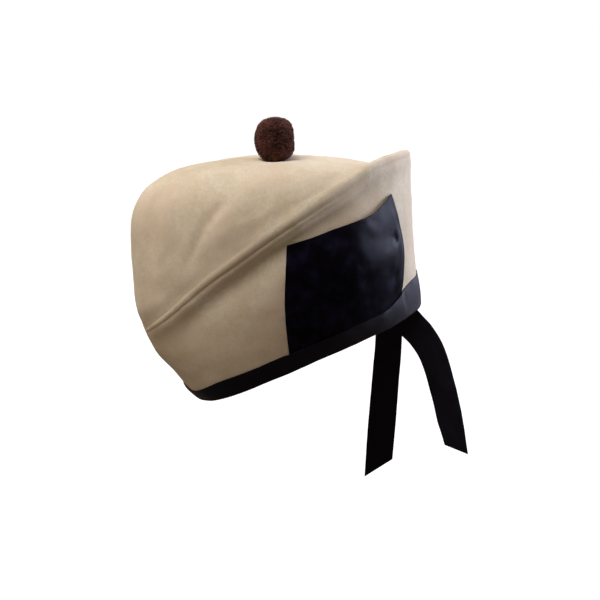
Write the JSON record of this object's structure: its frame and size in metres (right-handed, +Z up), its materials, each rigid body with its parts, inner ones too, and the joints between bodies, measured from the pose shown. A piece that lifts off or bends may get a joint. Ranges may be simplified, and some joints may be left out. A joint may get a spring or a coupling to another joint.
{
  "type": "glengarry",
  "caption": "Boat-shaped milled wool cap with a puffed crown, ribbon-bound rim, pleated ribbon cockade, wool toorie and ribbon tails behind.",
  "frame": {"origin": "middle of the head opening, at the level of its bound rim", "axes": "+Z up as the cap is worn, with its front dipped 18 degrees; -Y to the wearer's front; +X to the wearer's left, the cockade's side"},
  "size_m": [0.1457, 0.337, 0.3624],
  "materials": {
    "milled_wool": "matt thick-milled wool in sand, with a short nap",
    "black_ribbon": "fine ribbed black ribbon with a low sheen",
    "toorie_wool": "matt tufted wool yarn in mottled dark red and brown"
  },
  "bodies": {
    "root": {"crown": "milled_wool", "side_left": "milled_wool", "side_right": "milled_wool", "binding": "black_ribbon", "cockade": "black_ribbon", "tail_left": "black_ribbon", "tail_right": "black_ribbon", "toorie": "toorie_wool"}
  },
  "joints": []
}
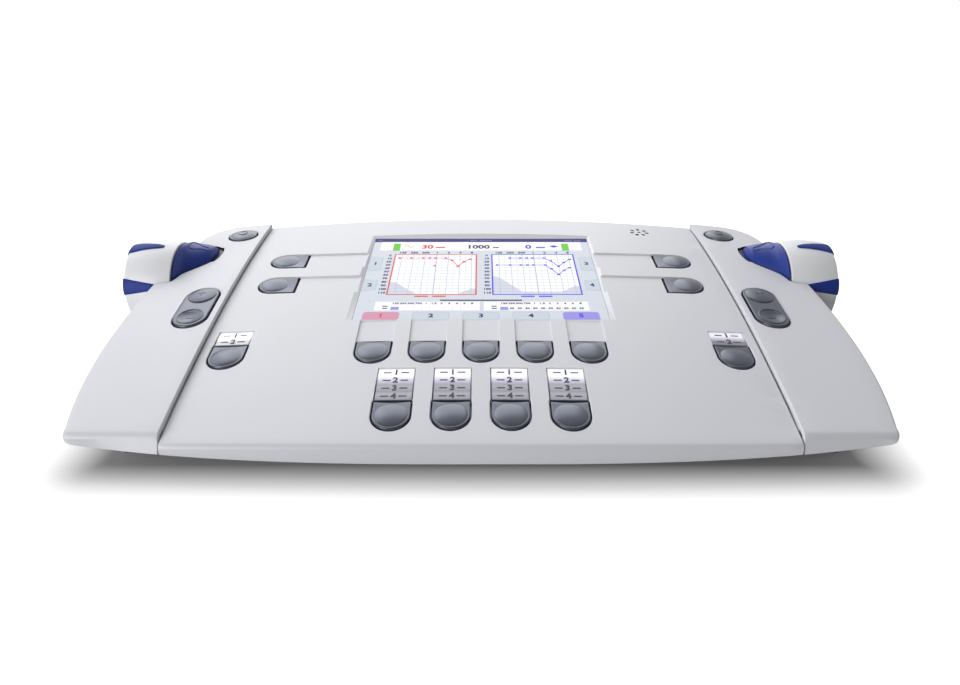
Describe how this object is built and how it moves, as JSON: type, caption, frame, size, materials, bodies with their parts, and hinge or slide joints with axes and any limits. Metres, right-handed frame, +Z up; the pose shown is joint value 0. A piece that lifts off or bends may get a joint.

To do: Write out the listing once more, matching it exactly.

Full response:
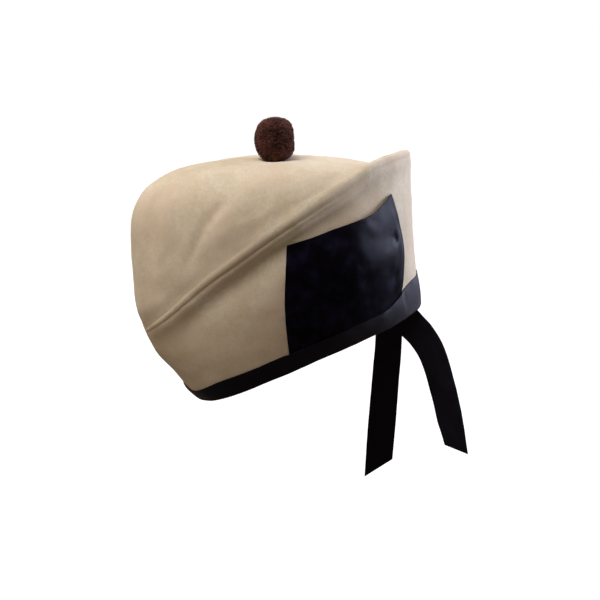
Write the JSON record of this object's structure: its frame and size in metres (right-handed, +Z up), its materials, each rigid body with its parts, inner ones too, and the joints between bodies, measured from the pose shown. A piece that lifts off or bends may get a joint. Ranges may be simplified, and some joints may be left out. A joint may get a spring or a coupling to another joint.
{
  "type": "glengarry",
  "caption": "Boat-shaped milled wool cap with a puffed crown, ribbon-bound rim, pleated ribbon cockade, wool toorie and ribbon tails behind.",
  "frame": {"origin": "middle of the head opening, at the level of its bound rim", "axes": "+Z up as the cap is worn, with its front dipped 18 degrees; -Y to the wearer's front; +X to the wearer's left, the cockade's side"},
  "size_m": [0.1457, 0.337, 0.3624],
  "materials": {
    "milled_wool": "matt thick-milled wool in sand, with a short nap",
    "black_ribbon": "fine ribbed black ribbon with a low sheen",
    "toorie_wool": "matt tufted wool yarn in mottled dark red and brown"
  },
  "bodies": {
    "root": {"crown": "milled_wool", "side_left": "milled_wool", "side_right": "milled_wool", "binding": "black_ribbon", "cockade": "black_ribbon", "tail_left": "black_ribbon", "tail_right": "black_ribbon", "toorie": "toorie_wool"}
  },
  "joints": []
}
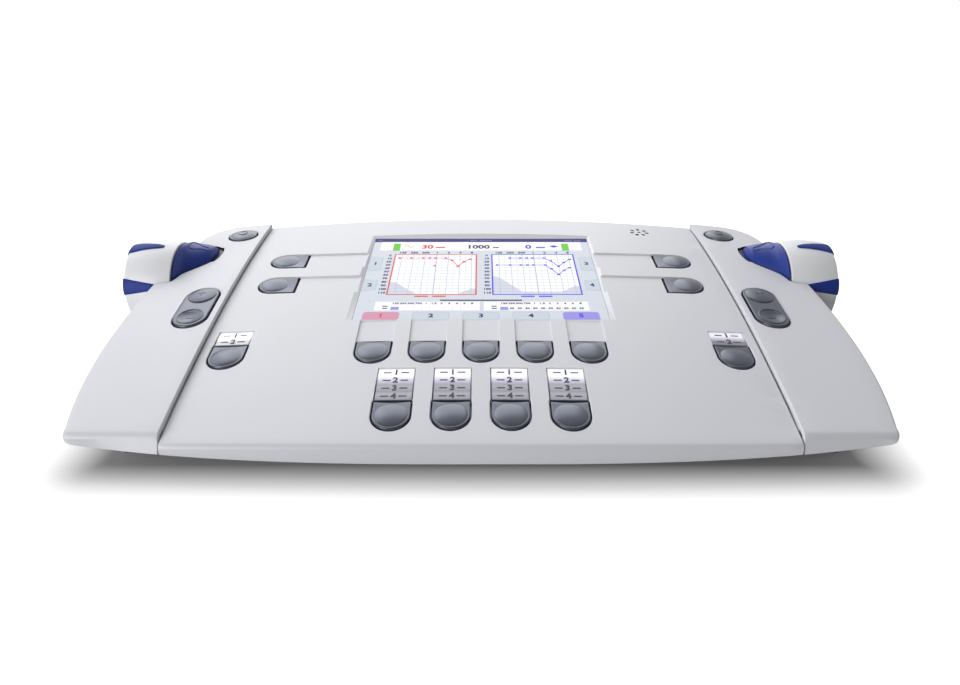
Describe how this object is built and how it moves, as JSON: type, caption, frame, size, materials, bodies with their parts, and hinge or slide joints with axes and any limits. Metres, right-handed frame, +Z up; the pose shown is joint value 0. A piece that lifts off or bends may get a joint.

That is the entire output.